Look for "bodies" in the listing below. Gather each line that contains it.

___ Data

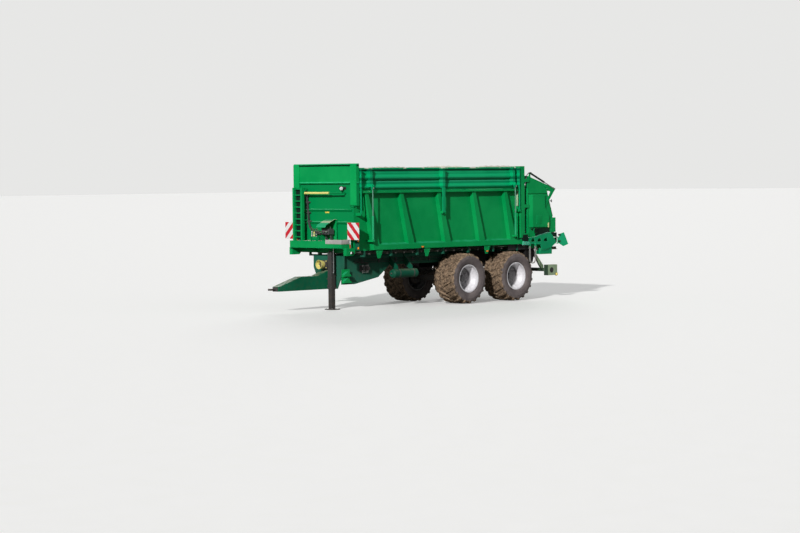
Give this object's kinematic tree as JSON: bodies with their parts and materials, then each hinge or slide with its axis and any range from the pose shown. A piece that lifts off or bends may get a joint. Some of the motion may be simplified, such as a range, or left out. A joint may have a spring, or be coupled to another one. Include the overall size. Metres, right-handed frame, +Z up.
{
  "type": "lime spreader",
  "caption": "Towed tandem-axle lime and universal spreader: trough body with scraper floor, fold-down side boards, sluice gate, two beaters in a rear housing and two spreading discs.",
  "frame": {"origin": "on the ground under the middle of the whole machine's box", "axes": "+X towards the drawbar, +Y to the machine's left, +Z up"},
  "size_m": [10.74, 3, 4],
  "materials": {
    "green_paint": "satin",
    "dark_steel": "satin",
    "worn_steel": "worn",
    "grey_paint": "satin",
    "warning_board": "reflective",
    "silver_rim": "satin",
    "tyre_rubber": "matte",
    "hose_rubber": "matte",
    "chrome_rod": "polished"
  },
  "bodies": {
    "carrier": {"chassis_frame": "green_paint", "cross_members": "green_paint", "floor_bearers": "green_paint", "drawbar": "green_paint", "coupling_eye": "dark_steel", "body_floor": "green_paint", "floor_chain": "worn_steel", "front_wall": "green_paint", "side_wall_left": "green_paint", "side_wall_right": "green_paint", "rear_frame": "green_paint", "front_platform": "green_paint", "ladder": "green_paint", "valve_hood": "green_paint", "valve_block": "dark_steel", "supply_hose_1": "hose_rubber", "supply_hose_2": "hose_rubber", "supply_hose_3": "hose_rubber", "table_hose_1": "hose_rubber", "table_hose_2": "hose_rubber", "input_gearbox": "dark_steel", "jack_tube": "grey_paint", "warning_plate_left": "warning_board", "warning_plate_right": "warning_board", "axle_front": "dark_steel", "axle_rear": "dark_steel", "bogie_springs": "dark_steel", "air_tank": "green_paint", "wheel_chocks": "green_paint", "spreader_housing": "green_paint", "disc_table": "green_paint", "light_bar": "green_paint"},
    "wheel_front_left": {"rim_front_left": "silver_rim", "tyre_front_left": "tyre_rubber"},
    "wheel_front_right": {"rim_front_right": "silver_rim", "tyre_front_right": "tyre_rubber"},
    "wheel_rear_left": {"rim_rear_left": "silver_rim", "tyre_rear_left": "tyre_rubber"},
    "wheel_rear_right": {"rim_rear_right": "silver_rim", "tyre_rear_right": "tyre_rubber"},
    "board_left": {"side_board_left": "green_paint"},
    "fold_barrel_body_left": {"fold_barrels_left": "grey_paint"},
    "fold_rod_body_left": {"fold_rods_left": "chrome_rod"},
    "board_right": {"side_board_right": "green_paint"},
    "fold_barrel_body_right": {"fold_barrels_right": "grey_paint"},
    "fold_rod_body_right": {"fold_rods_right": "chrome_rod"},
    "gate": {"sluice_gate": "green_paint"},
    "jack": {"jack_leg": "grey_paint"},
    "flap": {"rear_flap": "green_paint"},
    "flap_barrel_body": {"flap_barrels": "grey_paint"},
    "flap_rod_body": {"flap_rods": "chrome_rod"},
    "beater_body_lower": {"beater_lower": "green_paint"},
    "beater_body_upper": {"beater_upper": "green_paint"},
    "disc_body_left": {"disc_left": "worn_steel"},
    "wing_left": {"limiter_wing_left": "green_paint"},
    "disc_body_right": {"disc_right": "worn_steel"},
    "wing_right": {"limiter_wing_right": "green_paint"},
    "input_shaft": {"input_stub": "chrome_rod"}
  },
  "joints": [
    {"name": "wheel_front_left_spin", "type": "hinge", "parent": "carrier", "child": "wheel_front_left", "pos_m": [-0.96, 0, 0.72], "axis": [0, 1, 0], "continuous": true},
    {"name": "wheel_front_right_spin", "type": "hinge", "parent": "carrier", "child": "wheel_front_right", "pos_m": [-0.96, 0, 0.72], "axis": [0, 1, 0], "continuous": true},
    {"name": "wheel_rear_left_spin", "type": "hinge", "parent": "carrier", "child": "wheel_rear_left", "pos_m": [-2.94, 0, 0.72], "axis": [0, 1, 0], "continuous": true},
    {"name": "wheel_rear_right_spin", "type": "hinge", "parent": "carrier", "child": "wheel_rear_right", "pos_m": [-2.94, 0, 0.72], "axis": [0, 1, 0], "continuous": true},
    {"name": "board_fold_left", "type": "hinge", "parent": "carrier", "child": "board_left", "pos_m": [0, 1.29, 2.625], "axis": [-1, 0, 0], "range_deg": [0, 80]},
    {"name": "fold_barrel_swing_left", "type": "hinge", "parent": "carrier", "child": "fold_barrel_body_left", "pos_m": [0, 1.345, 1.89], "axis": [-1, 0, 0], "range_deg": [0, 39.38]},
    {"name": "fold_rod_slide_left", "type": "slide", "parent": "fold_barrel_body_left", "child": "fold_rod_body_left", "axis": [0, 0, 1], "range_m": [-0.4087, 0]},
    {"name": "board_fold_right", "type": "hinge", "parent": "carrier", "child": "board_right", "pos_m": [0, -1.29, 2.625], "axis": [1, 0, 0], "range_deg": [0, 80]},
    {"name": "fold_barrel_swing_right", "type": "hinge", "parent": "carrier", "child": "fold_barrel_body_right", "pos_m": [0, -1.345, 1.89], "axis": [1, 0, 0], "range_deg": [0, 39.38]},
    {"name": "fold_rod_slide_right", "type": "slide", "parent": "fold_barrel_body_right", "child": "fold_rod_body_right", "axis": [0, 0, 1], "range_m": [-0.4087, 0]},
    {"name": "gate_lift", "type": "slide", "parent": "carrier", "child": "gate", "axis": [0, 0, 1], "range_m": [0, 1.25]},
    {"name": "jack_slide", "type": "slide", "parent": "carrier", "child": "jack", "axis": [0, 0, 1], "range_m": [0, 0.48]},
    {"name": "flap_open", "type": "hinge", "parent": "carrier", "child": "flap", "pos_m": [-4.375, 0, 3.325], "axis": [0, 1, 0], "range_deg": [0, 70]},
    {"name": "flap_barrel_swing", "type": "hinge", "parent": "carrier", "child": "flap_barrel_body", "pos_m": [-3.71, 0, 3.69], "axis": [0, 1, 0], "range_deg": [0, 22.07]},
    {"name": "flap_rod_slide", "type": "slide", "parent": "flap_barrel_body", "child": "flap_rod_body", "axis": [-0.9129, 0, -0.4082], "range_m": [-0.2558, 0]},
    {"name": "beater_spin_lower", "type": "hinge", "parent": "carrier", "child": "beater_body_lower", "pos_m": [-3.94, 0, 2.01], "axis": [0, 1, 0], "continuous": true},
    {"name": "beater_spin_upper", "type": "hinge", "parent": "carrier", "child": "beater_body_upper", "pos_m": [-3.94, 0, 2.73], "axis": [0, 1, 0], "continuous": true},
    {"name": "disc_spin_left", "type": "hinge", "parent": "carrier", "child": "disc_body_left", "pos_m": [-4.83, 0.585, 1.44], "axis": [0, 0, 1], "continuous": true},
    {"name": "wing_swing_left", "type": "hinge", "parent": "carrier", "child": "wing_left", "pos_m": [-4.875, 1.276, 1.7], "axis": [0, 0, -1], "range_deg": [0, 60]},
    {"name": "disc_spin_right", "type": "hinge", "parent": "carrier", "child": "disc_body_right", "pos_m": [-4.83, -0.585, 1.44], "axis": [0, 0, 1], "continuous": true},
    {"name": "wing_swing_right", "type": "hinge", "parent": "carrier", "child": "wing_right", "pos_m": [-4.875, -1.276, 1.7], "axis": [0, 0, 1], "range_deg": [0, 60]},
    {"name": "input_spin", "type": "hinge", "parent": "carrier", "child": "input_shaft", "pos_m": [3.45, 0, 1.24], "axis": [1, 0, 0], "continuous": true}
  ],
  "couplings": [
    {"joint": "fold_barrel_swing_left", "follows": "board_fold_left", "ratio": 0.47971},
    {"joint": "fold_rod_slide_left", "follows": "board_fold_left", "m_per_rad": -0.28912},
    {"joint": "fold_barrel_swing_right", "follows": "board_fold_right", "ratio": 0.47971},
    {"joint": "fold_rod_slide_right", "follows": "board_fold_right", "m_per_rad": -0.28912},
    {"joint": "flap_barrel_swing", "follows": "flap_open", "ratio": 0.30099},
    {"joint": "flap_rod_slide", "follows": "flap_open", "m_per_rad": -0.20525}
  ]
}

______

■ The completed task
Give this object's kinematic tree as JSON: bodies with their parts and materials, then each hinge or slide with its axis and any range from the pose shown. A piece that lifts off or bends may get a joint. Some of the motion may be simplified, such as a range, or left out. A joint may have a spring, or be coupled to another one. Include the overall size. Metres, right-handed frame, +Z up.
  "bodies": {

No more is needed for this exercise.